Monday, November 8, 2010

Opt Out "Zombie" Vioxx® Products Liability Cases Could Still Cost Merck Many Hundreds Of Millions

It turns out that there is quite a bit of new, and nuanced, disclosure in Merck's Third Quarter 2010 SEC Form 10-Q (see my last three posts). This one is Vioxx® "Zombie"-related.

As I've long-suggested it ought to, Merck is now more-explicitly owning up to the idea that the Vioxx debacle is not fully behind it. As I indicated back in March 2010, the opt-out Zombies, or less colorfully "straggler" cases -- will easily run through several hundred million dollars, in legal defense costs in the next few years, and much more, if Merck loses any of these upcoming four trials. From page 22 of the SEC filing, then:

. . . .There has been one U.S. Vioxx Product Liability Lawsuit tried in 2010. There are four U.S. Vioxx Product Liability Lawsuits currently scheduled for trial in 2011. The Company cannot predict the timing of any other trials related to the Vioxx Litigation. The Company believes that it has meritorious defenses to the Vioxx Product Liability Lawsuits, Vioxx Shareholder Lawsuits and Vioxx Foreign Lawsuits (collectively, the “Vioxx Lawsuits”) and will vigorously defend against them. In view of the inherent difficulty of predicting the outcome of litigation, particularly where there are many claimants and the claimants seek indeterminate damages, the Company is unable to predict the outcome of these matters, and at this time cannot reasonably estimate the possible loss or range of loss with respect to the Vioxx Lawsuits not included in the Settlement Program. Other than with respect to the DOJ investigation noted above, the Company has not established any reserves for any potential liability relating to the Vioxx Lawsuits or the Vioxx Investigations. Unfavorable outcomes in the Vioxx Litigation could have a material adverse effect on the Company’s financial position, liquidity and results of operations. . . .

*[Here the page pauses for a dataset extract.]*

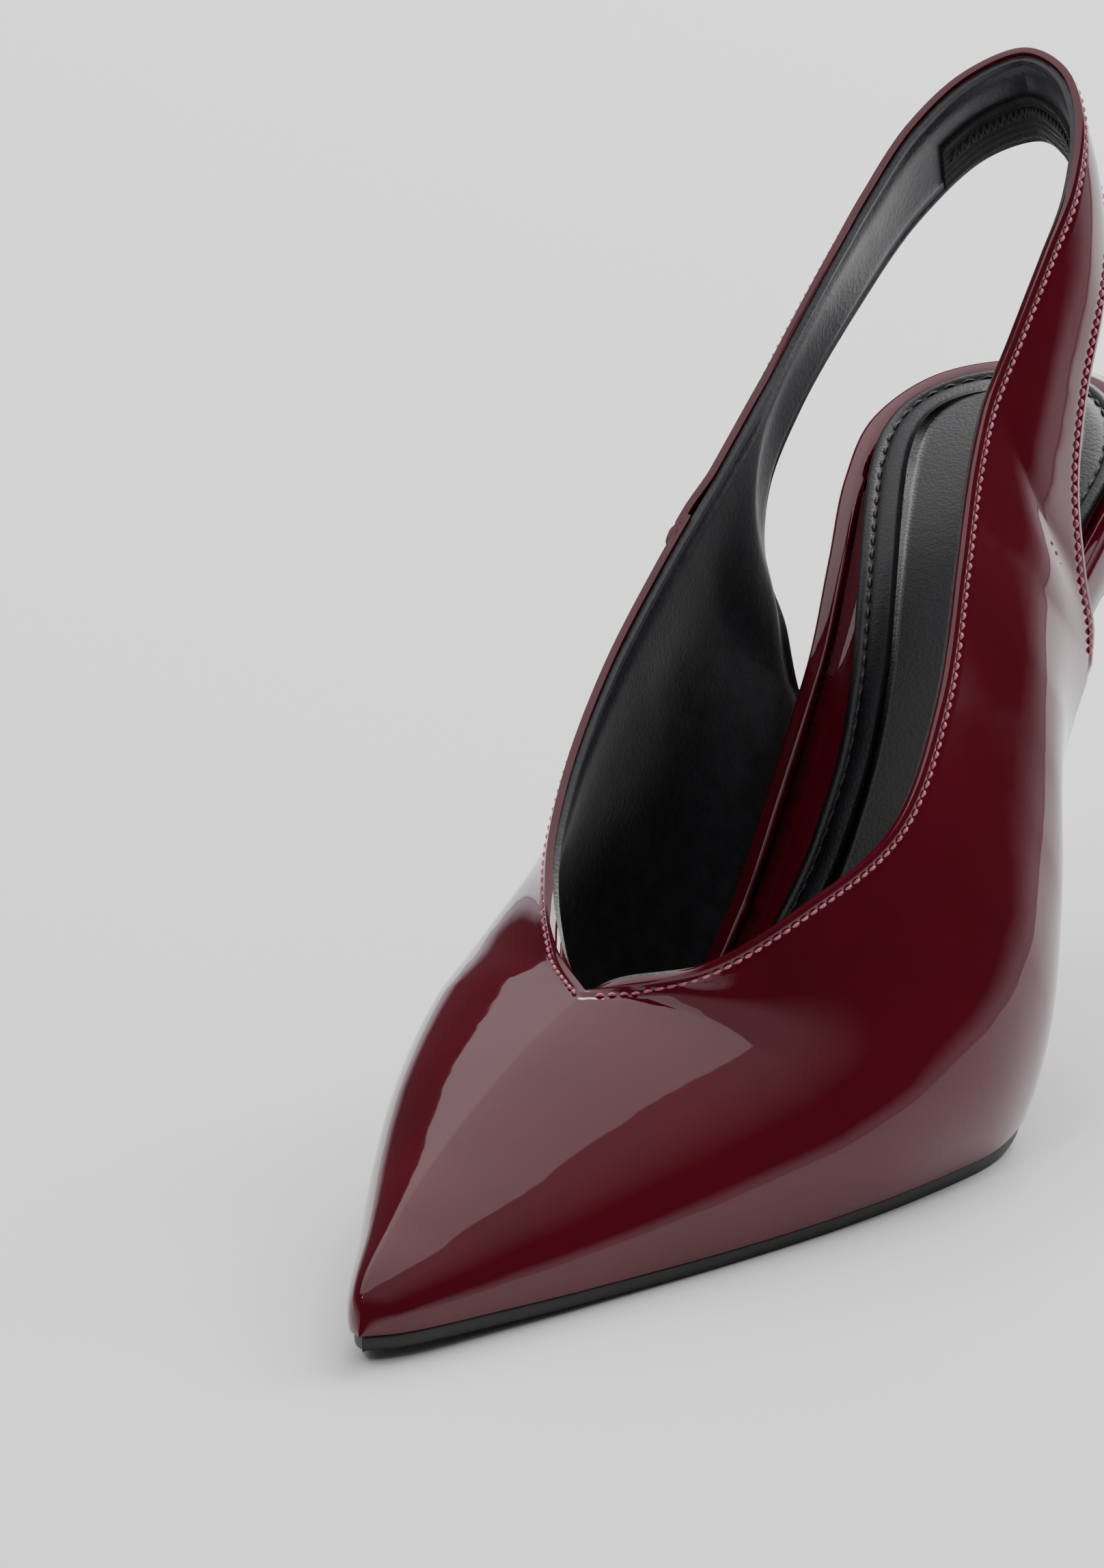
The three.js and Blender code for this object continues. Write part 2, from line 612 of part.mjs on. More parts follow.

This lack of reserves is going to be a significant headwind in coming quarters, as Merck eats into what would otherwise be earnings per share, to cover these now decade old mishaps, and miscalculations. Especially so, since the $950 million is designated only to settle the DoJ criminal investigation -- Merck has still put nothing new in the cookie-jar, for these Zombie suits. We'll keep you posted.